Lately, it seems everything I read about brands is at least in part related to how they are rethinking their approach in order to better appeal to Millennials. Brand positioning, marketing plans, media buys, product design – there is almost no part of the business that is not up for a refresh. Making sure your brand remains relevant as the world changes is always a smart business plan, but given the number and purchasing power of Millennial consumers (now the largest living generation), it is mission-critical for brands to pressure test their value proposition with this specific demographic in mind.
A personal observation of my own generation that I believe translates into a big opportunity for businesses is that there are many ways for brands to create value. However, it seems an emerging theme in courting Millennials is to sell a premium experience at a more affordable price to match the relatively lower incomes of this demographic. I believe this thinking, along with the observed success of lower-priced competitors, must have contributed to the May announcements made by Macy’s and Whole Foods to open lower-priced sister brands. Their challenge will be to keep the value proposition generous enough in favor of the consumer while making the necessary concessions to make the business viable financially. This is because the experience that is “coming down market” still has to compete with all of the other choices that already exist at the lower price point. Achieving this is the difference between wanting to be “the Uber of XYZ category” and being Uber. Uber successfully enabled a premium experience at a lower price point by launching UberX. This popular Millennial service trades off a luxury private car while still delivering incremental convenience, cleanliness and reliability at a comparable price to a taxi. Even if a Whole Foods sister brand can now match Trader Joe’s on price, it will have to so while also delivering on quality, personality and location to a high enough extent that its offering can win on one or more of the attributes that drive purchase.

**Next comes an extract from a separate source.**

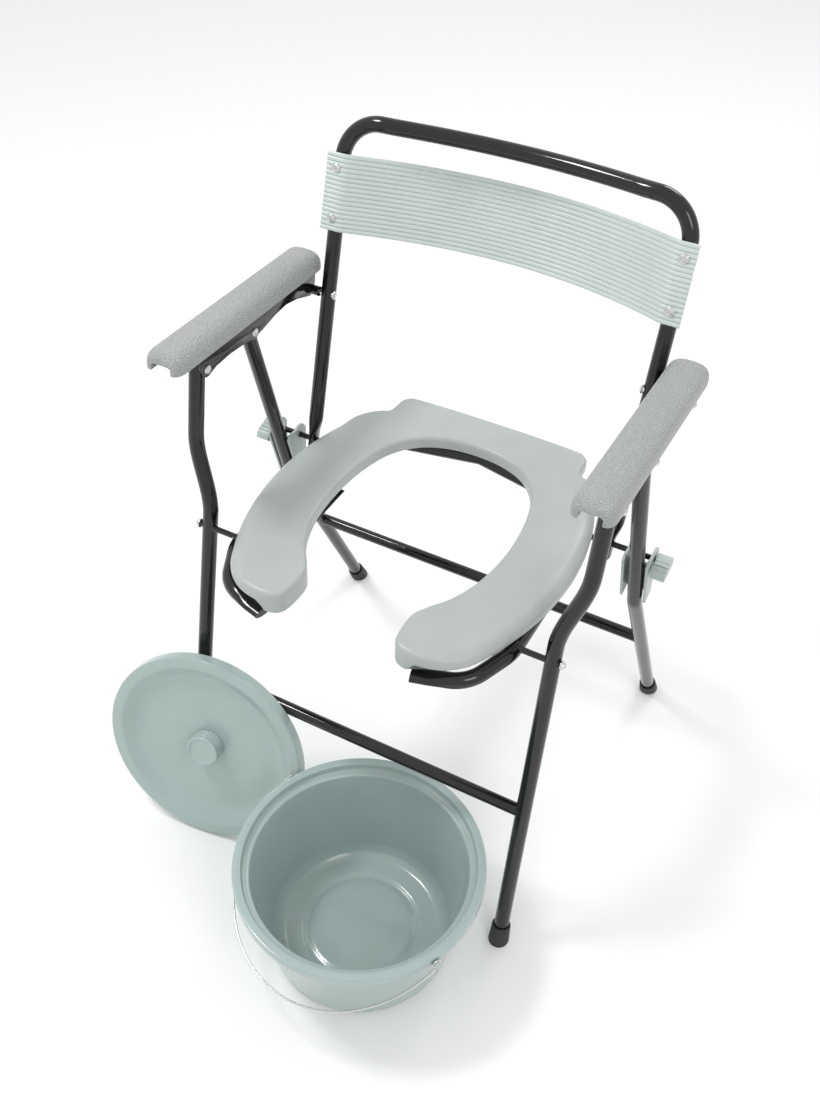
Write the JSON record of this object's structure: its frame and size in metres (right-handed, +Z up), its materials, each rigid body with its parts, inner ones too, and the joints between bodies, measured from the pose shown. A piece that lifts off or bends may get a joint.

All in all, due to the proclaimed innovative thinking that has gone into development and my personal love for a good bargain, I’m very curious to see these new brands when they are unveiled. A lower-priced Whole Foods that maintains high quality produce, artisanal brands and a commitment to the values of the parent brand strikes me as being very competitive. A Macy’s Backstage that truly brings, as they claim, a “whole new level of value” could win. However, what they seem to be rolling out – a knock-off Nordstrom Rack store with a lower equity parent brand and free wi-fi in a strip mall that already contains direct competitors – doesn’t strike me as an offering that will bring enough shoppers over from TJMaxx or Marshalls to justify the investment in resources and the opportunity cost of taking their eye off improving their core business. But I guess we’ll see!